Testimonies reveal mining disaster in Central Anatolia was no surprise

Testimonies reveal mining disaster in Central Anatolia was no surprise

KARAMAN – Doğan News Agency
Testimonies reveal mining disaster in Central Anatolia was no surprise

DHA Photo

Testimonies inside the indictment regarding the mining accident in the Central Anatolian province of Karaman’s Ermenek district that left 18 workers dead last year have revealed that the disaster was waiting to happen. 

The 168-page-long indictment, which was waiting to be accepted by the court and contained the testimonies of a total of 45 witnesses, 25 of which worked in the mine, has put forth the illegalities and irregularities at the mine before the accident took place. If the court accepts the indictment, 16 suspects, of which three are under arrest, will be tried. 

Eighteen miners were killed after they were trapped underground following a flood at the coal mine on Oct. 28, 2014. 

Mustafa Elibol, a miner who avoided death in the disaster, said in his testimony that the engineers would close some of the galleries when they learned when inspectors were coming and also sent some of the workers on unpaid leave to make the number of workers inside the gallery appear smaller. 

“They learned that there would be inspections in May and June. Me and my team blocked the entrance of [a gallery out of two galleries] by nailing wood and plastering it over with mud. Once the inspection was over I opened this place on the orders of the chief,” said Elibol. “We used to continue working and extract coal from behind the place I had blocked.” 

Abdullah Deveci, who worked the shift before the accident, said he could not fortify the gallery, as the coal was humid and it slipped on its own.
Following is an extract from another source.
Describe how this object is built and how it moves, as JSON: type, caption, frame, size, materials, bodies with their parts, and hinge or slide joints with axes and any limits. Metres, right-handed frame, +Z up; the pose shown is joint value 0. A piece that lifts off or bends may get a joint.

He said he left the mine before a fortification could be completed because his shift had ended.

“Later [after my shift when I was home], I heard the water flooding incident,” said Deveci. 

An expert report on the accident had said the water that caused the flood inside the mine was not from an underground source, but rather was waste water from older coal production galleries near the site.

Drilling was being conducted only three meters from the waste water, rather than at the required 25 meters, it said, adding the miners did not know what to do during the accident as no documents were found on training for workers. 

The Ermenek disaster came just six months after 301 miners died at a mine in Soma in the Aegean region on May 13, 2014, in the worst industrial accident in Turkish history.